The early Hallwalls may be most strongly associated with "The Pictures Generation" of media and conceptual art influenced baby-boomers working in a spectacle-seeking confabulation of narrative and non-narrative forms, but the murals on the ceiling of the original location of Hallwalls on Essex Street were painted by this remarkable fifty-something year-old woman--a well-known and widely respected children's author who had already penned the classics "Magic Elizabeth" (1966) and "The Doll Snatchers" (1969), but was now writing innovative fiction and prose poems that put her in closer proximity to John Ashbery than Judy Blume on the aesthetic register.

Later, I came to know the direction her writing was headed in at the time, in her under-appreciated collection  "The Hidden Wife and Other Stories" published by Michael Boughn's Shuffleoff Press in 1991, in which the precision of Norma's mastery of the rhythms of  idiomatic speech combined with a narrative logic of minimalism to create a kind of  feverish and dreamlike antecedent to what a decade so later would come to be more popularly known as "flash fiction."

In Norma's final full length book, the extraordinary novel "Katzenjammered" published by BlazeVox Books in 2011, the arc of her life's work became more clearly evident.  Here was a novel about the darkest of family secrets--suicide-- and the most gruesome of human experiences--the horrors of war --as narrated by a precocious nine year old protagonist named Martha, who Kassirer freely admitted was a stand-in for her younger self, telling the story her beloved father (also a writer, Norma's entire family, up to the current generation, are people of the word), and his inability to adjust to civilian life after his experience in the trenches of World War One.
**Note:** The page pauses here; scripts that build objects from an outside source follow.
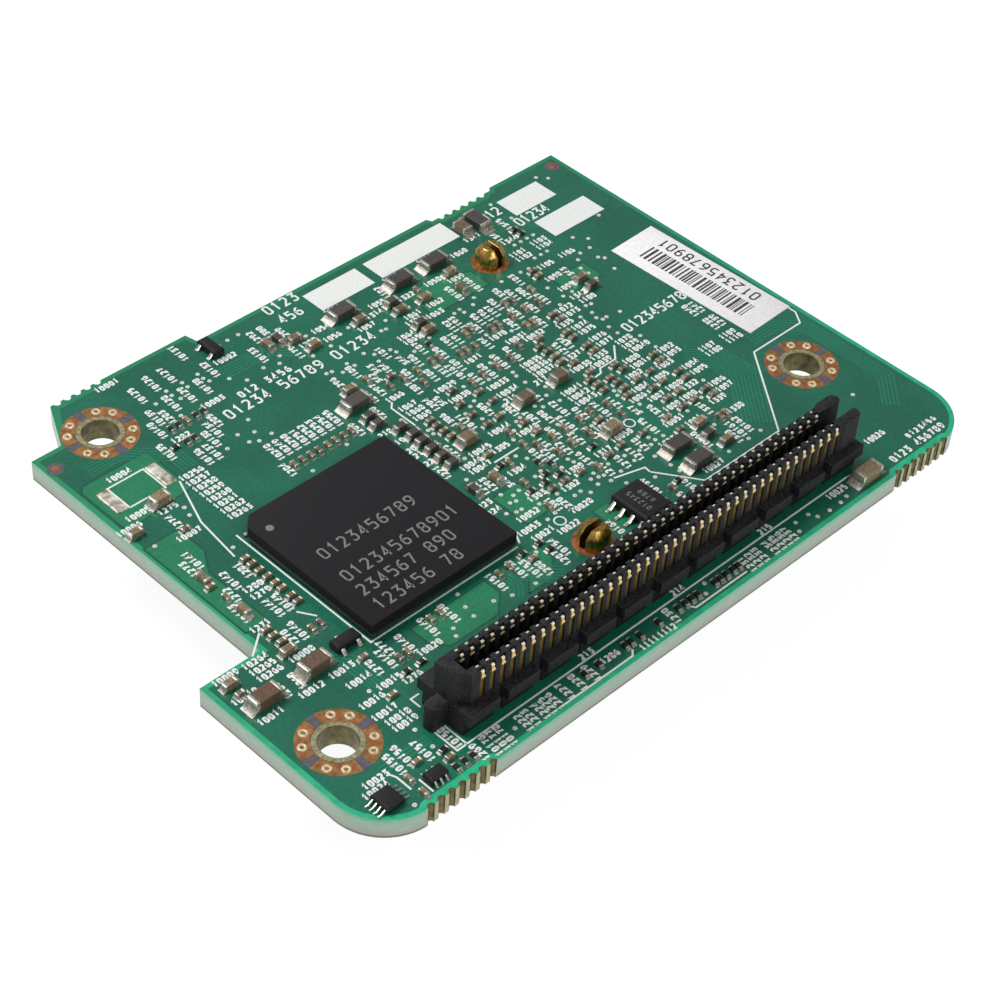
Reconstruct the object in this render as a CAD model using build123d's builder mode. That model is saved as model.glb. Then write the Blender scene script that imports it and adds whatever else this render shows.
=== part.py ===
from build123d import *
import math
import os

os.makedirs("parts", exist_ok=True)

# Mezzanine network card. X runs along the long side of the board, Y across it and
# Z up. The origin is the middle of the board's outline, on the plane that the
# tips of the heatsink's fins stand on. All lengths are in millimetres.

# Circuit board
board_length = 85.1
board_width = 64.3
board_thickness = 2.36
front_corner_radius = 6.0
back_corner_radius = 0.6
wing_reach = 7.2
wing_width = 24.1
wing_corner_radius = 1.2
wing_root_radius = 1.4
notch_length = 6.5
notch_width = 5.55
notch_slant = 2.85
notch_root_radius = 3.0
notch_corner_radius = 0.8
back_step_depth = 1.55
back_step_slant = 0.35
back_step_x_share = 0.368
bitten_edge_depth = 2.2
bitten_edge_start_share = 0.768
bitten_edge_end_share = 0.876
back_right_depth = 1.75

# Rows of small half holes left in the edge where the board broke out of its panel
bite_pitch = 1.27
bite_radius = 0.45
bite_side_count = 8
front_bites = 7
back_left_bites = 5
front_left_bite_share = 0.116
front_right_bite_share = 0.889
back_left_bite_share = 0.201
bitten_edge_bites = 6

# Mounting holes
mounting_hole_radius = 2.0
mounting_hole_shares = [(0.176, 0.898), (0.059, 0.170), (0.912, 0.277)]

# Connector on the top face: four rows of contacts on two upright tongues
contact_pitch = 1.27
contacts_per_row = 40
connector_x_share = 0.482
connector_y_share = 0.0965
tongue_depth = 0.95
slot_width = 1.7
tongue_height = 6.6
ledge_height = 2.95
ledge_undercut_height = 1.65
front_ledge_reach = 1.1
back_ledge_reach = 2.05
ledge_overhang = 0.75
ledge_gap = 1.1
contacts_per_block = 4
end_wall_thickness = 1.35
left_end_margin = 2.55
right_end_margin = 3.7
ear_length = 1.6
ear_depth = 1.4
lug_reach = 1.9
lug_depth = 1.4
lug_offset = 0.15
lug_radius = 0.45
corner_recess_radius = 1.15
groove_width = 0.68
groove_depth = 0.36
contact_width = 0.5
contact_thickness = 0.3
contact_height = 6.15
contact_bow = 0.14
contact_lead_in = 0.6

# Ball-grid chips: one on the top face and the larger controller underneath
ball_height = 0.4
physical_layer_chip_width = 19.0
substrate_thickness = 0.36
mould_cap_height = 1.24
pin_one_chamfer = 1.3
physical_layer_chip_shares = (0.2958, 0.4295)
controller_width = 25.0
controller_substrate_thickness = 0.6
controller_lid_width = 22.0
controller_lid_height = 1.3
controller_lid_edge = 0.5

# Heatsink under the controller: fins point down, and two split brass push pins,
# each with a spring under the base, hold it from opposite corners
heatsink_x_share = 0.6219
pin_spacing_x = 24.05
pin_to_connector = 3.61
pin_to_back_edge = 11.89
pin_margin = 4.0
heatsink_base_thickness = 2.4
fin_height = 6.6
fin_thickness = 0.9
fin_count = 11
thermal_pad_width = 20.0
thermal_pad_thickness = 0.3
push_pin_hole_radius = 1.5
shank_radius = 1.25
barb_radius = 1.68
barb_height = 1.5
barb_tip_height = 0.8
barb_tip_radius = 1.0
pin_head_radius = 2.7
pin_head_thickness = 1.0
pin_head_lift = 0.8
pin_slot_width = 0.75
pin_slot_angles = [90, 0]
spring_wire_radius = 0.25
spring_radius = 1.75
spring_turn_count = 3
spring_step_count = 12
spring_wire_side_count = 4
pocket_clearance = 1.2

# Gaps from the network chip to the parts that are placed from it
chip_column_gap = 1.77
chip_row_gap = 3.98
transistor_gap = 0.66
tall_capacitor_gap = 1.16
small_capacitor_gap = 0.84

# Small chips with bent leads. Length runs along the rows of leads, and reach is how
# far a lead stands out from the body
chip_stand_off = 0.12
chip_edge_chamfer = 0.2
lead_thickness = 0.16
lead_exit_share = 0.45
lead_knee_share = 0.4
memory_chip = dict(length=4.9, depth=3.85, height=1.5, pitch=1.27, lead=0.44, reach=1.15)
sensor_chip = dict(length=2.3, depth=2.1, height=0.85, pitch=0.53, lead=0.2, reach=0.85)
logic_chip = dict(length=2.1, depth=1.25, height=0.95, pitch=0.65, lead=0.24, reach=0.5)
transistor = dict(length=2.9, depth=1.35, height=1.0, pitch=1.9, lead=0.45, reach=0.6)

# Chip parts with two end caps: length, depth and height
small_part = (1.0, 0.52, 0.5)
resistor_part = (1.0, 0.52, 0.35)
medium_part = (1.6, 0.82, 0.8)
large_part = (2.05, 1.3, 1.1)
tall_part = (3.2, 1.65, 1.4)
power_part = (3.2, 1.65, 1.1)
end_cap_share = 0.2
body_step = 0.03

# Bare solder pads of the large resistor that isn't fitted, and the white label
bare_pad_length = 3.55
bare_pad_width = 1.35
bare_pad_height = 0.18
bare_pad_spacing = 6.05
bare_pad_edge = 0.08
label_length = 20.1
label_width = 6.9
label_thickness = 0.1
label_tilt = 2.0

# The small parts are placed on a grid of this many steps along and across the board
layout_columns = 86
layout_rows = 65

# Levels, from the tips of the fins upward
heatsink_top = fin_height + heatsink_base_thickness
pad_top = heatsink_top + thermal_pad_thickness
controller_height = ball_height + controller_substrate_thickness + controller_lid_height
board_bottom = pad_top + controller_height
board_top = board_bottom + board_thickness

# Edges of the board
left, right = -board_length / 2, board_length / 2
front, back = -board_width / 2, board_width / 2
overrun = board_thickness


def on_board(shares):
    """Place on the board, from shares of its length and width."""
    return (left + shares[0] * board_length, front + shares[1] * board_width)


# Connector: places that the housing, the contacts and the heatsink share
connector_x, connector_y = on_board((connector_x_share, connector_y_share))
row_length = (contacts_per_row - 1) * contact_pitch
tongues_depth = 2 * tongue_depth + slot_width
tongues_front = connector_y - tongues_depth / 2
tongues_back = connector_y + tongues_depth / 2
housing_left = connector_x - row_length / 2 - left_end_margin
housing_right = connector_x + row_length / 2 + right_end_margin
ledge_front = tongues_front - front_ledge_reach
ledge_back = tongues_back + back_ledge_reach

# The push pins stand between the connector and the back edge, and the heatsink and the
# controller share their centre
heatsink_x = on_board((heatsink_x_share, 0))[0]
front_pin_y = ledge_back + pin_to_connector
back_pin_y = back - pin_to_back_edge
heatsink_y = (front_pin_y + back_pin_y) / 2
pin_spacing_y = back_pin_y - front_pin_y
push_pins = [
    (heatsink_x + pin_spacing_x / 2, back_pin_y),
    (heatsink_x - pin_spacing_x / 2, front_pin_y),
]

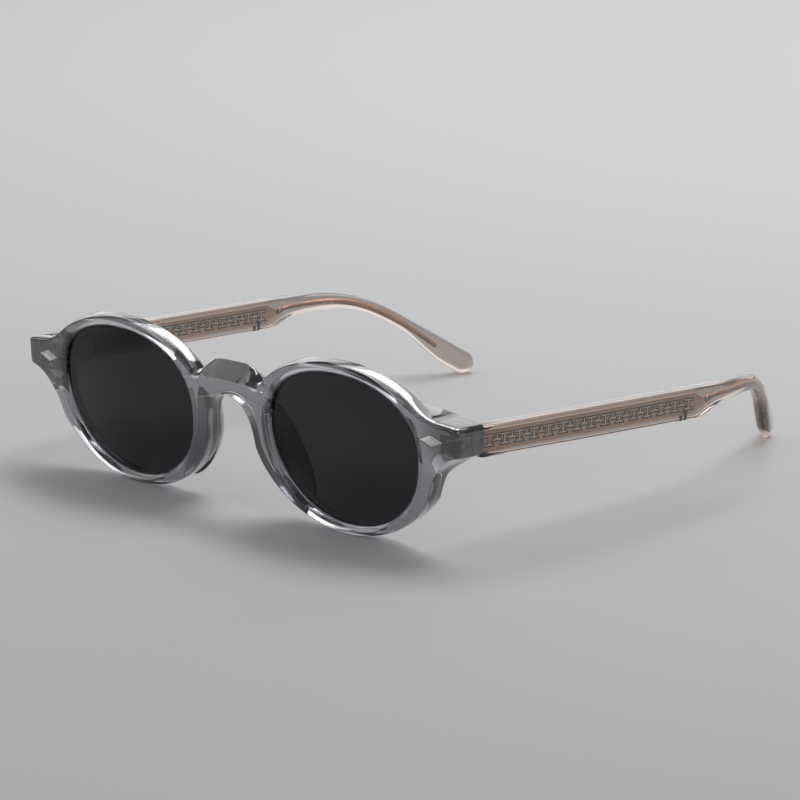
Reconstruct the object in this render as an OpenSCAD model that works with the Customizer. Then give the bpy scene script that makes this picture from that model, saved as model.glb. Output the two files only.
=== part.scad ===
// Round acetate sunglasses with folding temples.
// Clear front, smoked lenses, tea-coloured temples over a patterned metal core.
// Millimetres, +Z up, front facing -Y, temples running along +Y.

/* [Lens opening] */
// Width of each lens opening
lens_w = 43.6; // [38:0.2:48]
// Height of each lens opening
lens_h = 37.2; // [32:0.2:42]
// Gap between the two lens openings
lens_gap = 26.2; // [22:0.2:30]
// Roundness exponent of the opening, 2 is an ellipse
lens_power = 2.2; // [2:0.05:2.6]
// How much wider the opening is above its middle than below
lens_egg = 0.09; // [0:0.01:0.14]

/* [Lens] */
// Thickness of a lens
lens_t = 1.8; // [1.2:0.1:2.2]
// Radius of the front surface of a lens
lens_curve = 132; // [110:1:260]
// Depth of the lens crown behind the front face
lens_set = -0.2; // [-0.4:0.1:0.8]
// How far the lens edge reaches into its groove
lens_bite = 0.7; // [0.4:0.1:1]

/* [Rim] */
// Thickness of the rims, front to back
rim_t = 4.6; // [4.4:0.1:6]
// Width of the rim above the opening
rim_top = 2.4; // [1.8:0.1:4]
// Width of the rim below the opening
rim_bottom = 2.5; // [1.8:0.1:4]
// Width of the rim on the nose side
rim_nose = 6.4; // [5.6:0.1:8]
// Width of the rim on the temple side
rim_side = 5.3; // [4.2:0.1:7]
// Rounding of the upper front edge of the rims
rim_round = 1.0; // [0.4:0.1:1.4]
// Rounding of the lower front edge of the rims
under_round = 0.4; // [0.2:0.05:0.8]
// Rounding of the back edges
back_round = 0.6; // [0.4:0.1:1.1]
// Width of the bevel round each opening
bevel_w = 1.2; // [0.6:0.1:1.6]
// Depth of the bevel round each opening
bevel_d = 0.7; // [0.5:0.1:0.9]

/* [Bridge] */
// Top of the bridge above the bottom of the rims
bridge_top = 36.2; // [34:0.1:38]
// Height of the bridge at its middle, back edge to underside
bridge_h = 7.5; // [6:0.1:9]
// Height of the sloping bevel on the front of the bridge
bridge_bevel = 3.4; // [1:0.1:4]
// How flat that bevel is, from a full round to a plane
bridge_flat = 0.85; // [0:0.05:1]

/* [Endpieces] */
// Width of the front over its endpieces
front_w = 139.4; // [134:0.2:146]
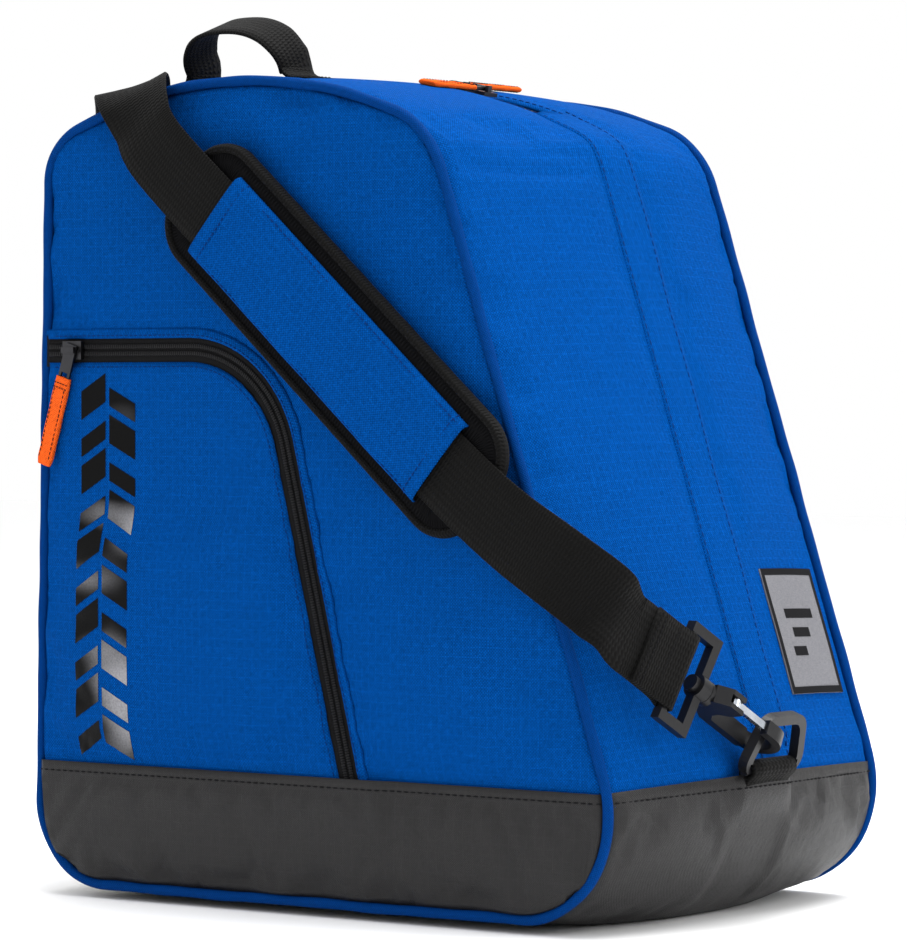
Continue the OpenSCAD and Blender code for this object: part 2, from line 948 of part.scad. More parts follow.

One of Norma's greatest gifts as a writer was her ability to shift seamlessly from past to present tense so subtly that the reader barely noticed the transition.  In "Katzenjammered," she used this technique to magnificent effect, permitting her nine year narrator to discover but only partially comprehend the anguish of her father's letters that she discovers, unbeknownst to her mother and extended family who are attempting to raise her in as normal and middle-class an environment as was possible in Great Depression/Prohibition Era America.  Yet unmistakably, in every sentence, in every paragraph nine-year old Martha narrates, you can hear--you can almost visualize--the mature Kassirer looking over the girl's shoulder, her lips silently mouthing her syllables until the two voices are merged, are one.

Norma was that kind of writer: someone whose work packed an emotional wallop without fully pulling back the veil of uncertainty and artfulness.  It was a privilege to know her and to know her work.  She will not soon be forgotten in this community, either in her presence or in her spirit.